Total inventory at market value rose to R$15.04 billion, reflecting the heavier launch cycle. Deliveries also accelerated: VGV delivered doubled to R$2.25 billion, signaling faster construction progress and a more active pipeline heading into 2026.

Result supported by CashMe’s contribution

Management highlighted the role of CashMe, Cyrela’s credit platform, in boosting the company’s financial result. CashMe contributed R$61 million to net financial income, above the R$50 million seen a year earlier. In the quarterly message, Cyrela reaffirmed its focus on “consistent execution, capital discipline and long-term value creation,” underscoring its emphasis on governance and financial resilience.

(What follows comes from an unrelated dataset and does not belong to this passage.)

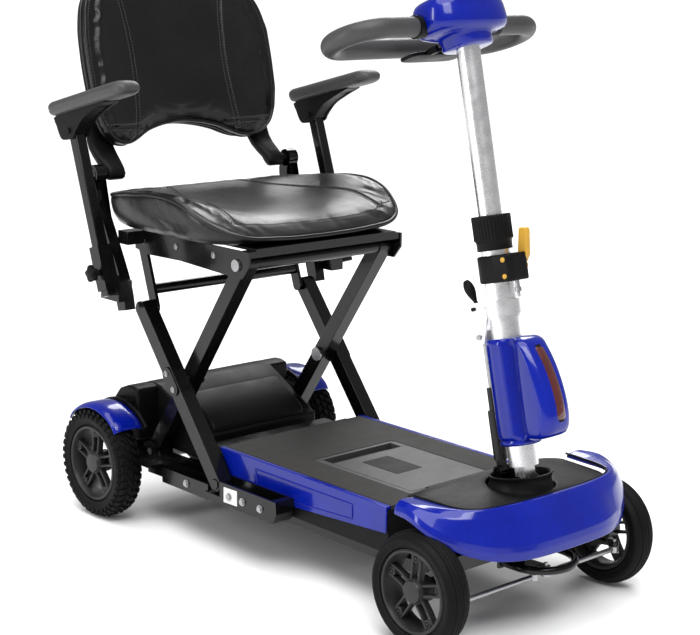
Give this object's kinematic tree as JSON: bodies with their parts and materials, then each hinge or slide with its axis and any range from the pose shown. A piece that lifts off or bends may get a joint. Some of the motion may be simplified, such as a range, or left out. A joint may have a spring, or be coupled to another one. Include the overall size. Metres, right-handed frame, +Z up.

Strategy, risks and what comes next

The quarter reinforced Cyrela’s strategy of accelerating launches in high-return markets — especially high-end projects in São Paulo, which remain the backbone of profitability. Strong cash generation and landbank expansion — which reached R$18.4 billion in potential sales after seven new land acquisitions — provide visibility into 2026.

Margins remain solid despite rising costs and an interest-rate environment that still limits affordability. One pressure point is the company’s 12-month sales velocity (VSO), which eased to 50%, down from 54.9% a year earlier, showing greater buyer selectivity and more cautious absorption curves.

Winners and losers

Cyrela benefits from scale, capital access and brand strength, which support larger and faster launches. The higher-income segment continues to respond well to new projects, while middle-income products face more sensitivity to interest rates. Vivaz Prime and MCMV segments remain relevant but less profitable on a relative basis.